### What the task asks
Locate the lines that hold the string "three". Copy every such line.

-- Start Material provided --

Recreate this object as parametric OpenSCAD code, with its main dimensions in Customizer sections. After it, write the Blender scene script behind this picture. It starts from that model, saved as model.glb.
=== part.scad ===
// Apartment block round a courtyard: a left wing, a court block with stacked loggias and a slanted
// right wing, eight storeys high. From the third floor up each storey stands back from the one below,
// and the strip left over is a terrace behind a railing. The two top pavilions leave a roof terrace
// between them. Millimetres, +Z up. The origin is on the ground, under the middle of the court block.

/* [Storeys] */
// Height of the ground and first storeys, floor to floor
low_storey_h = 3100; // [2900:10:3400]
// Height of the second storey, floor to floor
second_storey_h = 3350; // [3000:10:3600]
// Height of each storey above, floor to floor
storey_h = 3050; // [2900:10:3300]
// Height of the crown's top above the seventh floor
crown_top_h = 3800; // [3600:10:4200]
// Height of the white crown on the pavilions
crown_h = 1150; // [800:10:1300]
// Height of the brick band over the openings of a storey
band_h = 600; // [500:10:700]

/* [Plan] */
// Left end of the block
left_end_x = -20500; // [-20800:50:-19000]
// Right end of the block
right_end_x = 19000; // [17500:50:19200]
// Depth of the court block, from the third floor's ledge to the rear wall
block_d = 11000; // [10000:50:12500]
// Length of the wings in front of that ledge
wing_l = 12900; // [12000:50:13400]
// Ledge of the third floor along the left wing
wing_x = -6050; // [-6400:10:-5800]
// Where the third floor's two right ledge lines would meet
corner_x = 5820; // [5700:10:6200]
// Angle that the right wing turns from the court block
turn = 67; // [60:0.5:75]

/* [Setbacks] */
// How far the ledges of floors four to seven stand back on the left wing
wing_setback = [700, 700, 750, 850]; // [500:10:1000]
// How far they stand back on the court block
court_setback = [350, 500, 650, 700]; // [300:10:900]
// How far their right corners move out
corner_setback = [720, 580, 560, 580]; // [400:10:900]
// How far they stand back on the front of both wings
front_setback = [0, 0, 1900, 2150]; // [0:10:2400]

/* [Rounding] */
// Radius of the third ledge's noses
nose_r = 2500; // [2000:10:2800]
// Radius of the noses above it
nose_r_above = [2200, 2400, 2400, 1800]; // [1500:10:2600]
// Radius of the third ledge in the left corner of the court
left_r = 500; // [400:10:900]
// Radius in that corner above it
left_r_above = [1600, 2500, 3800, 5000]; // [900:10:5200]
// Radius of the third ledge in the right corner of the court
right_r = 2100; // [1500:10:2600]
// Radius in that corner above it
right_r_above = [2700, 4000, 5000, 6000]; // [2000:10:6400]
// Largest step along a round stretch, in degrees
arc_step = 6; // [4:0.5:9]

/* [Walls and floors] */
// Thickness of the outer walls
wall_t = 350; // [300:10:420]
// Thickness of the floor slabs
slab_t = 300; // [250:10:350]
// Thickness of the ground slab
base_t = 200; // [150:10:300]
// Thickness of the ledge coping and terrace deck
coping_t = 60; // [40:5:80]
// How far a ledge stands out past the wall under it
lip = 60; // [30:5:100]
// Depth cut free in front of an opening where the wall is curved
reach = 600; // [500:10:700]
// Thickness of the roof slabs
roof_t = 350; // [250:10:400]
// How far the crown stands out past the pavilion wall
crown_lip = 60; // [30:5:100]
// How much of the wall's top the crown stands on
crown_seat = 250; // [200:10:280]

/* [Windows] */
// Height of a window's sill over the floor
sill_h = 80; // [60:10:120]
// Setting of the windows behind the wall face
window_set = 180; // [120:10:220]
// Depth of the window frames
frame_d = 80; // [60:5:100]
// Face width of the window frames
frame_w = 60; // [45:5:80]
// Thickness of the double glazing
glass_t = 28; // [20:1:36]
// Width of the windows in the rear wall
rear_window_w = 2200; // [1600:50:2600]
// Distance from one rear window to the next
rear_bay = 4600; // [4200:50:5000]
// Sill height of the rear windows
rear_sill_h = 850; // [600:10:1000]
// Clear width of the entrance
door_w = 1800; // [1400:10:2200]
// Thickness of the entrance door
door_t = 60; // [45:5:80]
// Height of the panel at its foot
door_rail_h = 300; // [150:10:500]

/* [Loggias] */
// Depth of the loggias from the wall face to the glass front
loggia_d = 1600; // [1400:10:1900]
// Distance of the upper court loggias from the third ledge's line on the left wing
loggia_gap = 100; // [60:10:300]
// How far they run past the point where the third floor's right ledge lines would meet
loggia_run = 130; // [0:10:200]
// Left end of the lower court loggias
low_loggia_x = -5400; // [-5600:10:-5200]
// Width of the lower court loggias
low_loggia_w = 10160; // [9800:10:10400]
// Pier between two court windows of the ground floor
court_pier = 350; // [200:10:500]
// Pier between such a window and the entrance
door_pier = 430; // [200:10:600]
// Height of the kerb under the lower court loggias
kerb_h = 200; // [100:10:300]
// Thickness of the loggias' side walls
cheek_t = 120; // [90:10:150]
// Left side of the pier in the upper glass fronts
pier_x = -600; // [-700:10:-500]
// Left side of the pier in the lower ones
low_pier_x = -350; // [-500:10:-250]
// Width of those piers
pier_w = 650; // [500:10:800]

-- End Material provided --
-- Start Material provided --

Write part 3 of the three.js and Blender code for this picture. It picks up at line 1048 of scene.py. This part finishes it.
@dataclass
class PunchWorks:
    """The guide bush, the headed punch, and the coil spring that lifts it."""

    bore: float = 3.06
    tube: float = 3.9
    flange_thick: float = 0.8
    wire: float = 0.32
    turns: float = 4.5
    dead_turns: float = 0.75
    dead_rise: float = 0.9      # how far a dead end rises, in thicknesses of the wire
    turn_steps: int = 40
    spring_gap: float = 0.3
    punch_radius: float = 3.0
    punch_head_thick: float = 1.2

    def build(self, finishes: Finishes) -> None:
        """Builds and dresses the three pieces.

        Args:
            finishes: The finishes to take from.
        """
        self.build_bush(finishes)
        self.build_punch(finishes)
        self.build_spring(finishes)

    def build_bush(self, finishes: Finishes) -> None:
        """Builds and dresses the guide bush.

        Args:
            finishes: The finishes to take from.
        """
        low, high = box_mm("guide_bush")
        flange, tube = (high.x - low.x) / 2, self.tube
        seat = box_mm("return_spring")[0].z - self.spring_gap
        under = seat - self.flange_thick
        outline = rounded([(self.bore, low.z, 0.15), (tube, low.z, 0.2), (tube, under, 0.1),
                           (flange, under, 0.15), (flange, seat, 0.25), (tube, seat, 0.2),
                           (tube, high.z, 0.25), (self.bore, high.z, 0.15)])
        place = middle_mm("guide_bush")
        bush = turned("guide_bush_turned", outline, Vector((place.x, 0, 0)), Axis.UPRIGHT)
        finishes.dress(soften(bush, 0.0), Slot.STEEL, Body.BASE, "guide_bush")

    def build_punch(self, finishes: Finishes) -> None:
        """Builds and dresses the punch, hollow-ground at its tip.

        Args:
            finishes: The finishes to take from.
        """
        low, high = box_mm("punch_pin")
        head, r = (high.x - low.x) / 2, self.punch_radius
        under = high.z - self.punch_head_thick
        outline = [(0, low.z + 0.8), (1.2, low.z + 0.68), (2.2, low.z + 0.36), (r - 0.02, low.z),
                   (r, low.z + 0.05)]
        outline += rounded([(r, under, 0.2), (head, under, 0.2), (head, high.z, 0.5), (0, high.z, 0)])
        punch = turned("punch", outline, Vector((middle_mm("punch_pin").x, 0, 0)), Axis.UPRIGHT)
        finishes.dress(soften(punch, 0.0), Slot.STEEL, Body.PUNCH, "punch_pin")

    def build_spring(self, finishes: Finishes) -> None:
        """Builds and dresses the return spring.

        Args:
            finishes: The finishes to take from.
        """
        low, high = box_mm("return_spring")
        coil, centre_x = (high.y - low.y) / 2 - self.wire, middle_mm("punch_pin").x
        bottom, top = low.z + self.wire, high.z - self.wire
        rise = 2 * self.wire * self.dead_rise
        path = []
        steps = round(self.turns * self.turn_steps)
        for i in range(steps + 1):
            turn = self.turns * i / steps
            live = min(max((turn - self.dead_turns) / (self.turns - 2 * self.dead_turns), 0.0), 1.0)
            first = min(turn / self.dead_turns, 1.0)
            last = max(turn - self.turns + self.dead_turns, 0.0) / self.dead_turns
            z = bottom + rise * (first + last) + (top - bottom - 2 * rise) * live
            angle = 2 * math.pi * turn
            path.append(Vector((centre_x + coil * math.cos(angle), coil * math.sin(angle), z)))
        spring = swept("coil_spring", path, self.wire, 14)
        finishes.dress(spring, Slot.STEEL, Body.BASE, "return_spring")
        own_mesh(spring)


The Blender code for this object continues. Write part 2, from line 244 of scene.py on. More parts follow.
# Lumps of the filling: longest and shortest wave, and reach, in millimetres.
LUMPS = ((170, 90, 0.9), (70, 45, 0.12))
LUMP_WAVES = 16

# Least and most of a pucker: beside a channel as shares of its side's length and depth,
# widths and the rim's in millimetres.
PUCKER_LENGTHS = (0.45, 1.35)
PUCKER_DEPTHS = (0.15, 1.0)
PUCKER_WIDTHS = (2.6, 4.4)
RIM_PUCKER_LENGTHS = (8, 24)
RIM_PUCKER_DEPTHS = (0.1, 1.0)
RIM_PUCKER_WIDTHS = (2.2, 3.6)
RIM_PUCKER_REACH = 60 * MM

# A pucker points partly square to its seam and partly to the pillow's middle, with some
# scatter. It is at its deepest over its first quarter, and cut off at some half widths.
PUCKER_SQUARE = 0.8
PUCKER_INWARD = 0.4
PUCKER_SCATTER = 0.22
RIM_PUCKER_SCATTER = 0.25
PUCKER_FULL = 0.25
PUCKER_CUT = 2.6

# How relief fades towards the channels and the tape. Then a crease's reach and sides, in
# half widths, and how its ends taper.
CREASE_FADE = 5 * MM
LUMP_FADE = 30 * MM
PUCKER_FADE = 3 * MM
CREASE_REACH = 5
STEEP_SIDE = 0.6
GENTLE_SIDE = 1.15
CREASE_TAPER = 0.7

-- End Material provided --

### Exercise result
Write part 3 of the three.js and Blender code for this picture. It picks up at line 1048 of scene.py. This part finishes it.
        """Builds and dresses the three pieces.